DIRECTIONS FOR THIS TASK: Each line that follows should be printed again exactly as it stands.

══════════

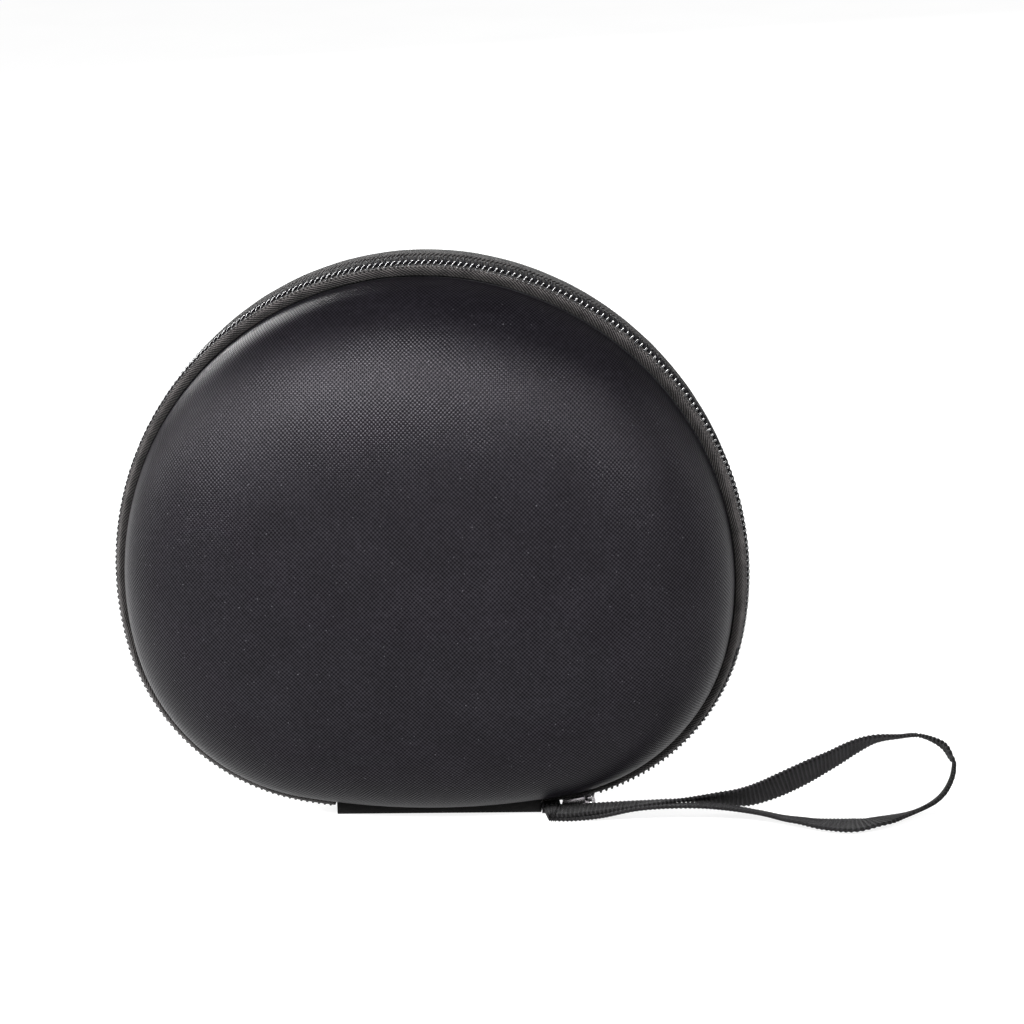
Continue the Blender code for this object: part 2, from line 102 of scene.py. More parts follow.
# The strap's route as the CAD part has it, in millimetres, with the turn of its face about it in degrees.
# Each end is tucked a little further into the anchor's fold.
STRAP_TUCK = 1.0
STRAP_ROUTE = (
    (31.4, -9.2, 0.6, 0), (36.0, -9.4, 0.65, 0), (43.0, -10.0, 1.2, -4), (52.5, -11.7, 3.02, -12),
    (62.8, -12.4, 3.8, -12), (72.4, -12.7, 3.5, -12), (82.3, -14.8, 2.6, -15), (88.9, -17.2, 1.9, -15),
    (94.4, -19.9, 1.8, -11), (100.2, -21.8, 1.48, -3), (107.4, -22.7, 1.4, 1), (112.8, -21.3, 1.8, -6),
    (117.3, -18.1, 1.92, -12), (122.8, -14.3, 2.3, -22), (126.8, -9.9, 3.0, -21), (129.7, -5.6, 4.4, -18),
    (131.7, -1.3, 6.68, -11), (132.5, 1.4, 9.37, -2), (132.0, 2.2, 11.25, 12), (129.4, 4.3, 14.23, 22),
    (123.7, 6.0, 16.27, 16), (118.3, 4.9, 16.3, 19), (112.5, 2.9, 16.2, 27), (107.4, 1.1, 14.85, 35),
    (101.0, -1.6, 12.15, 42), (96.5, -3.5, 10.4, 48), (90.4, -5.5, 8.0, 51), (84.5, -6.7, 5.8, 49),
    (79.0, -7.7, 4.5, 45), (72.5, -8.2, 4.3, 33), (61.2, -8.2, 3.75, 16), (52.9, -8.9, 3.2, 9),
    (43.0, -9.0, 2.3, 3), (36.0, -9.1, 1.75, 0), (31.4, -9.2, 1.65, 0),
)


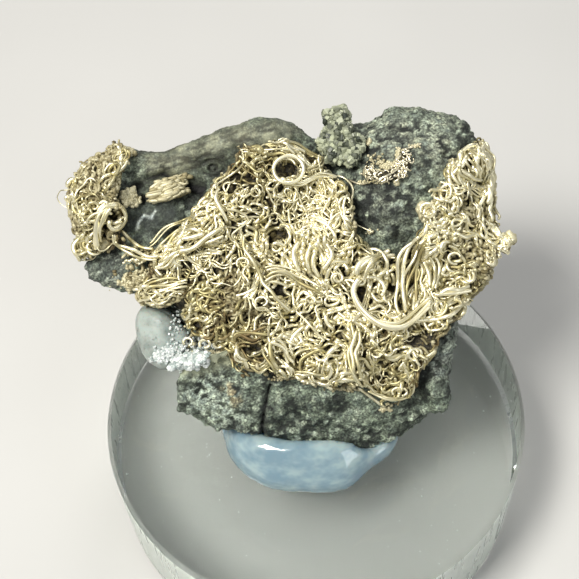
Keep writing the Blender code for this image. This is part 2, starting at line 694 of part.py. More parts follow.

══════════

THE REPLY:
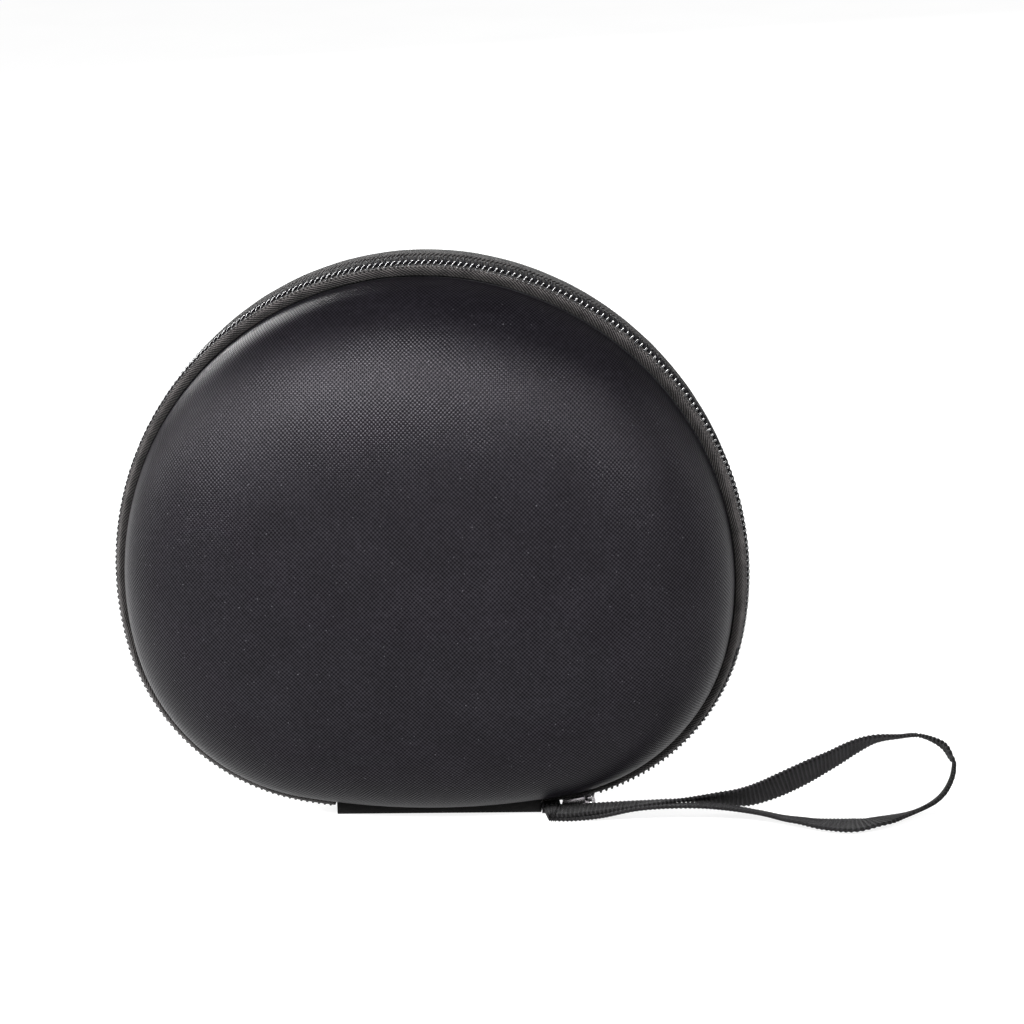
Continue the Blender code for this object: part 2, from line 102 of scene.py. More parts follow.
# The strap's route as the CAD part has it, in millimetres, with the turn of its face about it in degrees.
# Each end is tucked a little further into the anchor's fold.
STRAP_TUCK = 1.0
STRAP_ROUTE = (
    (31.4, -9.2, 0.6, 0), (36.0, -9.4, 0.65, 0), (43.0, -10.0, 1.2, -4), (52.5, -11.7, 3.02, -12),
    (62.8, -12.4, 3.8, -12), (72.4, -12.7, 3.5, -12), (82.3, -14.8, 2.6, -15), (88.9, -17.2, 1.9, -15),
    (94.4, -19.9, 1.8, -11), (100.2, -21.8, 1.48, -3), (107.4, -22.7, 1.4, 1), (112.8, -21.3, 1.8, -6),
    (117.3, -18.1, 1.92, -12), (122.8, -14.3, 2.3, -22), (126.8, -9.9, 3.0, -21), (129.7, -5.6, 4.4, -18),
    (131.7, -1.3, 6.68, -11), (132.5, 1.4, 9.37, -2), (132.0, 2.2, 11.25, 12), (129.4, 4.3, 14.23, 22),
    (123.7, 6.0, 16.27, 16), (118.3, 4.9, 16.3, 19), (112.5, 2.9, 16.2, 27), (107.4, 1.1, 14.85, 35),
    (101.0, -1.6, 12.15, 42), (96.5, -3.5, 10.4, 48), (90.4, -5.5, 8.0, 51), (84.5, -6.7, 5.8, 49),
    (79.0, -7.7, 4.5, 45), (72.5, -8.2, 4.3, 33), (61.2, -8.2, 3.75, 16), (52.9, -8.9, 3.2, 9),
    (43.0, -9.0, 2.3, 3), (36.0, -9.1, 1.75, 0), (31.4, -9.2, 1.65, 0),
)


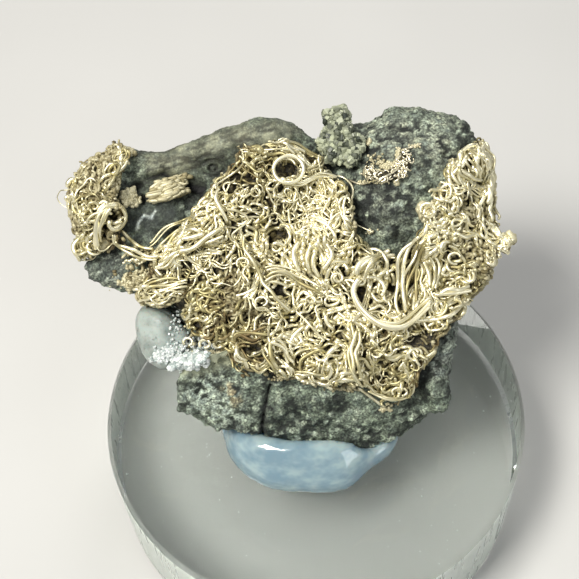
Keep writing the Blender code for this image. This is part 2, starting at line 694 of part.py. More parts follow.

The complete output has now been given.